Exercise prompt: Your task is to quote, unchanged, only the lines from the one with "upper_roll();" through the one with "for node in", both ends included.
### Records shown ###
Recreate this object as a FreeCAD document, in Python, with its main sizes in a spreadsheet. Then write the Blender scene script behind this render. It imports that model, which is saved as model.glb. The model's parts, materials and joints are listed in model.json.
###
### Records shown ###
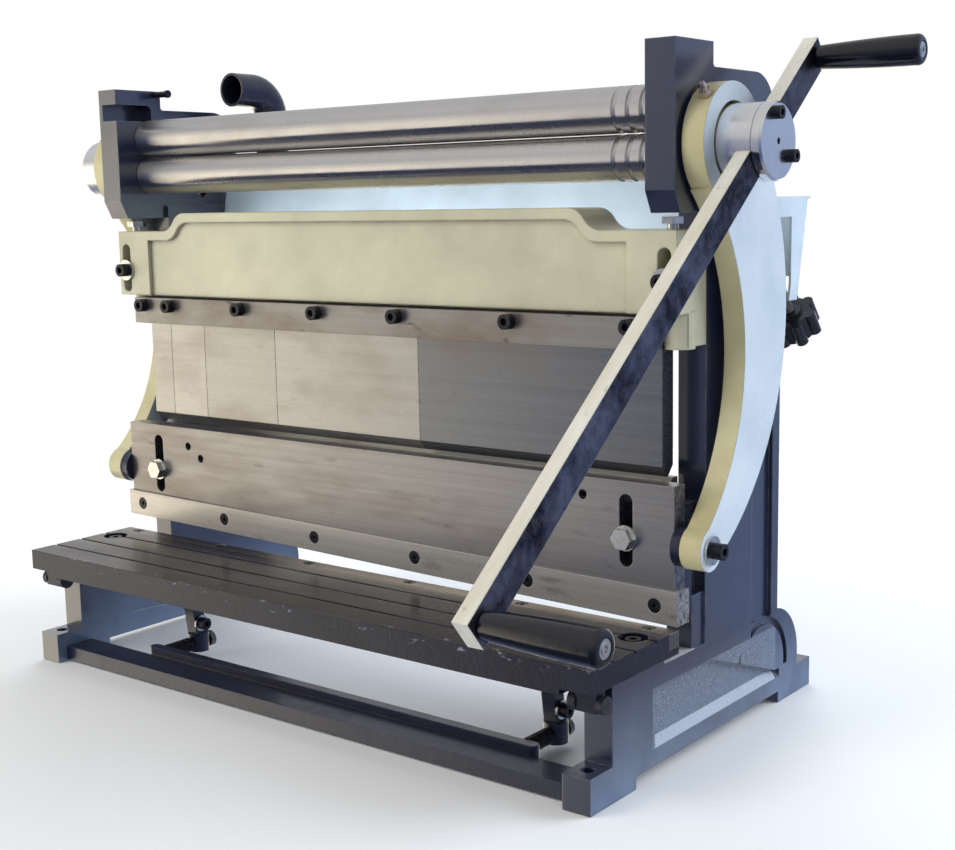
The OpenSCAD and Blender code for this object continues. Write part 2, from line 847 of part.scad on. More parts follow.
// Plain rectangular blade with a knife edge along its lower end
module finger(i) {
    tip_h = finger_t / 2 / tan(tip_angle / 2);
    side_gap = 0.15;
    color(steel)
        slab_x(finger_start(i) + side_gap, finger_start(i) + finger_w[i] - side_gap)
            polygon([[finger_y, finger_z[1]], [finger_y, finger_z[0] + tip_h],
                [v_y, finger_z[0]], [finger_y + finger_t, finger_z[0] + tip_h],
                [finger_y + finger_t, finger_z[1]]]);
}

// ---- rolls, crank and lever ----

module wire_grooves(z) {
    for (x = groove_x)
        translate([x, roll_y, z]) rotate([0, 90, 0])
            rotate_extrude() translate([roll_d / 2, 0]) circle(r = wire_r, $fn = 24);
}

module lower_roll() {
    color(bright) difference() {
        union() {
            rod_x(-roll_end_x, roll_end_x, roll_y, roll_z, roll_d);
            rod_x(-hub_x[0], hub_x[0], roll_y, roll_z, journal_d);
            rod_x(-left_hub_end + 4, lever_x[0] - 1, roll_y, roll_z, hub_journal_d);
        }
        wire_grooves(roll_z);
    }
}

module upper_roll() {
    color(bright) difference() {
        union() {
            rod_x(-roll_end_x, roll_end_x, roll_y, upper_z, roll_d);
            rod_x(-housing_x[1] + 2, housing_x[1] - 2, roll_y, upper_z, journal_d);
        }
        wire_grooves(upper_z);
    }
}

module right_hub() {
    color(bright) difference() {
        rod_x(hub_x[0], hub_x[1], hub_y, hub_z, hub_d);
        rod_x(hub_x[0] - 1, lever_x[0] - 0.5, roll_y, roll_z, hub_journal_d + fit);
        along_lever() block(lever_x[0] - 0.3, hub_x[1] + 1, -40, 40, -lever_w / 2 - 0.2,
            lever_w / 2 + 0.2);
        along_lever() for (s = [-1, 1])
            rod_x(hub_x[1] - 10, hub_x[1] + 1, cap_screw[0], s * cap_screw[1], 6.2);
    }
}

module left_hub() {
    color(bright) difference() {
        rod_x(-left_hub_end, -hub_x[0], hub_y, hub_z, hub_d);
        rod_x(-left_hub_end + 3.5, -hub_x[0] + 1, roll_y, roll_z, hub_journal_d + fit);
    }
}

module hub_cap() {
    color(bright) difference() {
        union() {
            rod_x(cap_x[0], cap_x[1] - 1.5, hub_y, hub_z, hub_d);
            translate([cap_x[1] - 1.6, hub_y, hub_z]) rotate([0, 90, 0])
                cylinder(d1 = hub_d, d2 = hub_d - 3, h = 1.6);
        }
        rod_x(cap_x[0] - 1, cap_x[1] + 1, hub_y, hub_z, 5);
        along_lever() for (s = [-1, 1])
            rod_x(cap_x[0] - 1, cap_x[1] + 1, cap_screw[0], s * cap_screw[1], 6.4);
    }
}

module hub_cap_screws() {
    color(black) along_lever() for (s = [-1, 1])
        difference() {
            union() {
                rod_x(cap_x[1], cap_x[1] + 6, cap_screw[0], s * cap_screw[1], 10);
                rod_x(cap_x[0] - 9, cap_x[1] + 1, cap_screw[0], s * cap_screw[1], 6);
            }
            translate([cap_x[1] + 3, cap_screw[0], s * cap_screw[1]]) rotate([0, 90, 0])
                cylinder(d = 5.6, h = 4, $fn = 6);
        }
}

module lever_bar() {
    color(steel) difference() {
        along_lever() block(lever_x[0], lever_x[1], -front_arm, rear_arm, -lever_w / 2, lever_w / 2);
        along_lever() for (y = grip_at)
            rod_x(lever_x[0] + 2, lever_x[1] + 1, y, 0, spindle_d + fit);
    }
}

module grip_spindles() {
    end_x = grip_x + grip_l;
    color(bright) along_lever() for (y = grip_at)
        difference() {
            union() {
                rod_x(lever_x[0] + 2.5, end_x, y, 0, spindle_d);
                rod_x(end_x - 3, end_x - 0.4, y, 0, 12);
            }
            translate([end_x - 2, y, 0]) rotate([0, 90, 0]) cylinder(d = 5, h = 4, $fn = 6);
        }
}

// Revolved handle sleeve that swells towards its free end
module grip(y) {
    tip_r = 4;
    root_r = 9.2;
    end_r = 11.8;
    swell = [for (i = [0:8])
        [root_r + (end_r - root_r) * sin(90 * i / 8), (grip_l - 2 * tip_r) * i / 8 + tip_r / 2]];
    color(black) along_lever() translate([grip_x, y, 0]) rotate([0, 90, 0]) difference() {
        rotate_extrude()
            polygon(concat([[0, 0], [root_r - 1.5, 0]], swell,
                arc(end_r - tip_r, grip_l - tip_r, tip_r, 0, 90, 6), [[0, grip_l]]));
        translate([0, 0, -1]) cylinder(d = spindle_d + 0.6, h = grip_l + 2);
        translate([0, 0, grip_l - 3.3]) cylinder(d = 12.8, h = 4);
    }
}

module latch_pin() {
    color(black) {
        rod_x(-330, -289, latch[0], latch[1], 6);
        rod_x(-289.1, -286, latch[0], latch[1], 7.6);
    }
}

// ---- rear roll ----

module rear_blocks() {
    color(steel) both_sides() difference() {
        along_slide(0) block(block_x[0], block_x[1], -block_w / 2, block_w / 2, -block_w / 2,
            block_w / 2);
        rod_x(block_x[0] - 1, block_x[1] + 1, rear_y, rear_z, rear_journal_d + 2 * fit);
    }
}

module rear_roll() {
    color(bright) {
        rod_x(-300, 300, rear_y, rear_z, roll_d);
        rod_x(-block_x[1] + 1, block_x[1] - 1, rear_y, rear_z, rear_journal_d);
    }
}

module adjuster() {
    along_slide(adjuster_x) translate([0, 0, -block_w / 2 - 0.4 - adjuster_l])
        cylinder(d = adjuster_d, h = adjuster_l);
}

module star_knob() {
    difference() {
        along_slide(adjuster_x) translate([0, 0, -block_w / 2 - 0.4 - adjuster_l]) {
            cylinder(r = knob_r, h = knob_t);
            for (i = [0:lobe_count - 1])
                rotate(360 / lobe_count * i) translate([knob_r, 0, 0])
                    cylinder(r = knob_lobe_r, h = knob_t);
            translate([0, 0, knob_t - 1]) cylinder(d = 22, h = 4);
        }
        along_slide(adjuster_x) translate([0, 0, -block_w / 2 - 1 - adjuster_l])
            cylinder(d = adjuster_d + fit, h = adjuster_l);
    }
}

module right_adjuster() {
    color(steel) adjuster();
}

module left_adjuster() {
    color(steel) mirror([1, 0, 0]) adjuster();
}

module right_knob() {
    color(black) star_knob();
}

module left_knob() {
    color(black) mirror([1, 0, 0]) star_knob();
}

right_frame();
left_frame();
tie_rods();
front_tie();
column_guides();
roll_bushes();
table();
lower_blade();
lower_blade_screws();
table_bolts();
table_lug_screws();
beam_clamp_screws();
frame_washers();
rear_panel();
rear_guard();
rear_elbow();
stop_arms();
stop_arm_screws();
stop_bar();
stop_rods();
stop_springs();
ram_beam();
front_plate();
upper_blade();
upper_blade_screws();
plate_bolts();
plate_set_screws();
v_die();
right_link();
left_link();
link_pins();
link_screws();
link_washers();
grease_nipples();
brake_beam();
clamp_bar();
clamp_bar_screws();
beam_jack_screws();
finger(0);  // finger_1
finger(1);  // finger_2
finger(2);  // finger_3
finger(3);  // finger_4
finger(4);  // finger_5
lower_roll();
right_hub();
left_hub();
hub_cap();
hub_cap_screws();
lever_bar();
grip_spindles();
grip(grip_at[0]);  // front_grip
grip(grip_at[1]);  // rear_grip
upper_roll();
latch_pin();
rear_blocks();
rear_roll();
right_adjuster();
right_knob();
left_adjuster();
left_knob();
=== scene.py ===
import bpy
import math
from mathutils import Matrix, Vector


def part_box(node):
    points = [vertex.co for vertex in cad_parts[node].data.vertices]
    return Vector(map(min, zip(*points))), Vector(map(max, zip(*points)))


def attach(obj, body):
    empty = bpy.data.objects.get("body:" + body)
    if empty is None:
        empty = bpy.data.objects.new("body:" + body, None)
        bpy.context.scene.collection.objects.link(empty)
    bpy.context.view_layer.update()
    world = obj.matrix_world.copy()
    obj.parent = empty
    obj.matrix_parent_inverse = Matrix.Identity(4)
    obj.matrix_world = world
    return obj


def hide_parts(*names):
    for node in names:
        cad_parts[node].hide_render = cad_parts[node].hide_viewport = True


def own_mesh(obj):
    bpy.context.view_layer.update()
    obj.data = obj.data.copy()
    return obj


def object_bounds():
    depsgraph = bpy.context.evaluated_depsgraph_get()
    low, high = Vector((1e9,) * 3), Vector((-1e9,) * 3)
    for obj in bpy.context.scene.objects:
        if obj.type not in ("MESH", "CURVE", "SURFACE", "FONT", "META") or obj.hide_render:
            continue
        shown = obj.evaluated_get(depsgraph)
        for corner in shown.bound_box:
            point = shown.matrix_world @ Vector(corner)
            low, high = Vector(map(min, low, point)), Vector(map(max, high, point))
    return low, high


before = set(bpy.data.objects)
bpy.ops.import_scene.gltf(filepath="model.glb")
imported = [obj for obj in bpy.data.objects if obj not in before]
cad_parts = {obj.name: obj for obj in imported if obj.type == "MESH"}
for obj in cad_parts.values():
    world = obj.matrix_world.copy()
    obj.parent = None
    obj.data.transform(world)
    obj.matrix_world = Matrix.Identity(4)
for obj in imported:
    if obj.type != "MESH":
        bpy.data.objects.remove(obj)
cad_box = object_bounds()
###
### Records shown ###
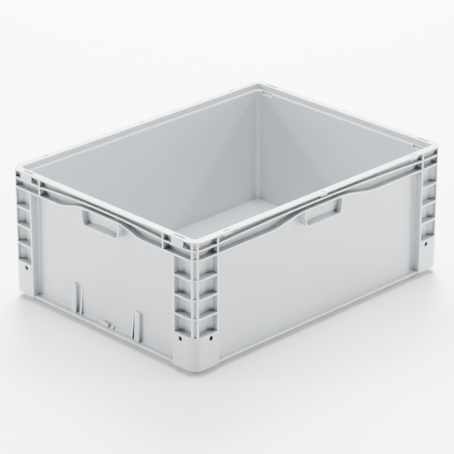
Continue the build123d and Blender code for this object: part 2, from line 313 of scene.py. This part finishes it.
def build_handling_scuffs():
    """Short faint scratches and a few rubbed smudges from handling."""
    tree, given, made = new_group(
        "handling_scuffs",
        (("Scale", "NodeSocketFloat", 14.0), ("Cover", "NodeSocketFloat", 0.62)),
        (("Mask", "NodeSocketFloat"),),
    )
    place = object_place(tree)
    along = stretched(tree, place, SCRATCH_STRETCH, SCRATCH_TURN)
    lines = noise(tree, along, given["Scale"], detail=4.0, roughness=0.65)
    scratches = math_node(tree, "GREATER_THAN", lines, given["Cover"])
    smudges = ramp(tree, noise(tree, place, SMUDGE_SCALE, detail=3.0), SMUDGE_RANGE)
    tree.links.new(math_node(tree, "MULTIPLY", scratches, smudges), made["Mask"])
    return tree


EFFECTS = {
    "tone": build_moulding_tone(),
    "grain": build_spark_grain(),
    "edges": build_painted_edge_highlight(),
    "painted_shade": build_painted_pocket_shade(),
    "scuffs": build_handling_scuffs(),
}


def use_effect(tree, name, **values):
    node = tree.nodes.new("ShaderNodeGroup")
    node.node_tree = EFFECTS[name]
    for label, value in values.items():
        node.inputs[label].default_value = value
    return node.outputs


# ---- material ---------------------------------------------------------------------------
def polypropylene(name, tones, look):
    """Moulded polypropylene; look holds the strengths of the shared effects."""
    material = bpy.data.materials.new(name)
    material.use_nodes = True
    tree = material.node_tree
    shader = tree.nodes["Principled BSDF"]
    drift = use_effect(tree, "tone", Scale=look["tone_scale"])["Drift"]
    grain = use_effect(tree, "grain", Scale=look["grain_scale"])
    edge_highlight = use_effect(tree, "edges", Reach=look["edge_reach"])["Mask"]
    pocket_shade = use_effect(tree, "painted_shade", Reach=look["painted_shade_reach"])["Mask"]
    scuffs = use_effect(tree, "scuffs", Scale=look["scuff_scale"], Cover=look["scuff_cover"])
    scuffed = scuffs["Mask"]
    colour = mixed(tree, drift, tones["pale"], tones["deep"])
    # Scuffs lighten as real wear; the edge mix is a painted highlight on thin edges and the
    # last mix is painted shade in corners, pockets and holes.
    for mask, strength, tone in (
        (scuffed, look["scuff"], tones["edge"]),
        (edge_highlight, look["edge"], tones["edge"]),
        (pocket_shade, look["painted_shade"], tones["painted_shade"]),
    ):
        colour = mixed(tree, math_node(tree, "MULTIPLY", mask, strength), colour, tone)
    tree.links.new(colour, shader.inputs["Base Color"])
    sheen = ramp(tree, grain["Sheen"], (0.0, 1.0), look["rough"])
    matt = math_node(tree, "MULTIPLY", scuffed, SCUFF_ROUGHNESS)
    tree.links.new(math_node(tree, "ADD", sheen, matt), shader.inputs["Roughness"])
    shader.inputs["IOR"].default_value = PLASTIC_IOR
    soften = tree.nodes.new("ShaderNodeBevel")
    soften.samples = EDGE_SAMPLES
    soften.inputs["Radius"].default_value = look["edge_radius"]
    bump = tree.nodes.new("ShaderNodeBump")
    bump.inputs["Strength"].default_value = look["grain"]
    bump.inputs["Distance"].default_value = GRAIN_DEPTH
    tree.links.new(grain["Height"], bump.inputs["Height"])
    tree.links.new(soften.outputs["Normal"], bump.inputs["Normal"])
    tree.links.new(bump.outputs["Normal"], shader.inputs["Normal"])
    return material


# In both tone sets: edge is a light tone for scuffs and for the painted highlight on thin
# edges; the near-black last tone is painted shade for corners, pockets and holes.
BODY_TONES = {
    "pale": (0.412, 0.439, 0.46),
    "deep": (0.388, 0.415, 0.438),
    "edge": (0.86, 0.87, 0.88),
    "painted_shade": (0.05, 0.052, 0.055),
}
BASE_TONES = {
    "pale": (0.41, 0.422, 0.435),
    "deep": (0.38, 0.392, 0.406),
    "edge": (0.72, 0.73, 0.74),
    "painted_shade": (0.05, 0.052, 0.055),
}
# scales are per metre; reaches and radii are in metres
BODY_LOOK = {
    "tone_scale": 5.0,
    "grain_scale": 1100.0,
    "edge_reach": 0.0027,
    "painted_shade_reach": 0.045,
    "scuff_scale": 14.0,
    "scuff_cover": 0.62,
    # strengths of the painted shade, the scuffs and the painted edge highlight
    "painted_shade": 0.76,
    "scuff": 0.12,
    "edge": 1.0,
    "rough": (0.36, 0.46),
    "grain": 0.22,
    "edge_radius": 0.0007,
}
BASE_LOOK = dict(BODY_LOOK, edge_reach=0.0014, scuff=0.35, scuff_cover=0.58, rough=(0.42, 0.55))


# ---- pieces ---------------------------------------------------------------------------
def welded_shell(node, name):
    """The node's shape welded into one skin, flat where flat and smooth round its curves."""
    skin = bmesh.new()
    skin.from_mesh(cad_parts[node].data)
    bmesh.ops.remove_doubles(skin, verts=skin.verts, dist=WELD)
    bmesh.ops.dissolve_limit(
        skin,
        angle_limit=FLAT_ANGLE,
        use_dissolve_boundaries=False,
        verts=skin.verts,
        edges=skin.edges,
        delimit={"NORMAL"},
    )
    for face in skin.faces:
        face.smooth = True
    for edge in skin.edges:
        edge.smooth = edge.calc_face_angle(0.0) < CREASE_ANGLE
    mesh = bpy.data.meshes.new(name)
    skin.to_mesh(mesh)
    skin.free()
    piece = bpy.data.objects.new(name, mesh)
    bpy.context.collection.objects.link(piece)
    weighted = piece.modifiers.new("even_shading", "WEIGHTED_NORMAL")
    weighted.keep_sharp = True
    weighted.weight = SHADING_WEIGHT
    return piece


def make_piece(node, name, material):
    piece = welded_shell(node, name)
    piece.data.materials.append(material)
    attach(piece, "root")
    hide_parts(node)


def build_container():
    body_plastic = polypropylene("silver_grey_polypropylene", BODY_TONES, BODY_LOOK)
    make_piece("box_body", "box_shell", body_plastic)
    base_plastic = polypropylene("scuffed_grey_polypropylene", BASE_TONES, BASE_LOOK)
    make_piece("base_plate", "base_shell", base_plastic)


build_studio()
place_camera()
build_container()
###
Written answer:
upper_roll();
latch_pin();
rear_blocks();
rear_roll();
right_adjuster();
right_knob();
left_adjuster();
left_knob();
=== scene.py ===
import bpy
import math
from mathutils import Matrix, Vector


def part_box(node):
    points = [vertex.co for vertex in cad_parts[node].data.vertices]
    return Vector(map(min, zip(*points))), Vector(map(max, zip(*points)))


def attach(obj, body):
    empty = bpy.data.objects.get("body:" + body)
    if empty is None:
        empty = bpy.data.objects.new("body:" + body, None)
        bpy.context.scene.collection.objects.link(empty)
    bpy.context.view_layer.update()
    world = obj.matrix_world.copy()
    obj.parent = empty
    obj.matrix_parent_inverse = Matrix.Identity(4)
    obj.matrix_world = world
    return obj


def hide_parts(*names):
    for node in names:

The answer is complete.